10. Thou Shalt Not "Cry Wolf" = Thou shalt rather be a man of thy word, so that when thou dost cry wolf, thou wilt be believed.

Translation: If a man is not in touch with the truth, he is not living in reality, and if he is not living in reality, he may be teetering on the edge of delusion. In any case, a society functions or falls on whether or not we can trust one another. In a society of liars, tyrannical law enforcement is inevitable.

11. Thou Shalt Not Steal = Thou shalt rather be grateful for what thou hast, for in truth thou hast already won the lottery.

Translation: Generally speaking, we seek to steal from others when we no longer recognize the good in our own lives. Stealing isn't consigned to the poor alone. In fact, stealing (in the various forms it takes) actually transcends class. Why? Apart from cases of desperation, this behavior seems to arise out a lack of gratitude for what one already has. A simple litany of gratitude is a good way to avoid falling into this trap. If nothing else it offers a fine catalogue of all the things that we have already "stolen" from God, graces and gifts that have we have failed to recognize as such.

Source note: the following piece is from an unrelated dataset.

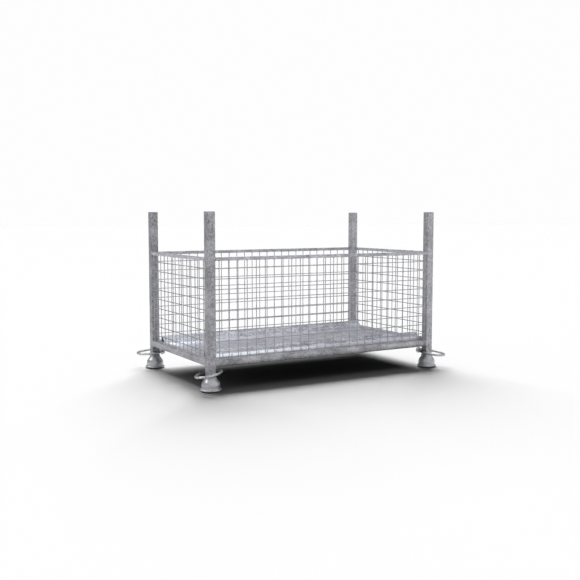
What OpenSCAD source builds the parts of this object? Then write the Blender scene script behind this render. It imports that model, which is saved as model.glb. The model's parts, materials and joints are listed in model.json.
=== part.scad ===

12. Thou Shalt Neither Covet Thy Neighbor's Goods Nor His Wife = Thou shalt rather knowest what thou hast before it is gone… quoth Joni Mitchell      

Translation: How many tragic love songs (or rather love-less songs) need to be penned for one to recognize the positive side of this command? Stop trying to possess something that doesn't belong to you. The problem isn't in what you have, the problem stems from the fact that when we do have something, we don't want it anymore, and thus fail to see its original beauty. If we want to be some sort   miserable ghost, repeating the same mistake for eternity, this would seem to be the perfect recipe for it (i.e coveting). Why not instead train your eye and imagination to see in your beloved (and all the rest that you have) a priceless commodity that could be lost at any moment. This is not only a possibility, but according to the history of pop music, a promise!  At least that's what bands like Cinderella (and a million others) seem to think.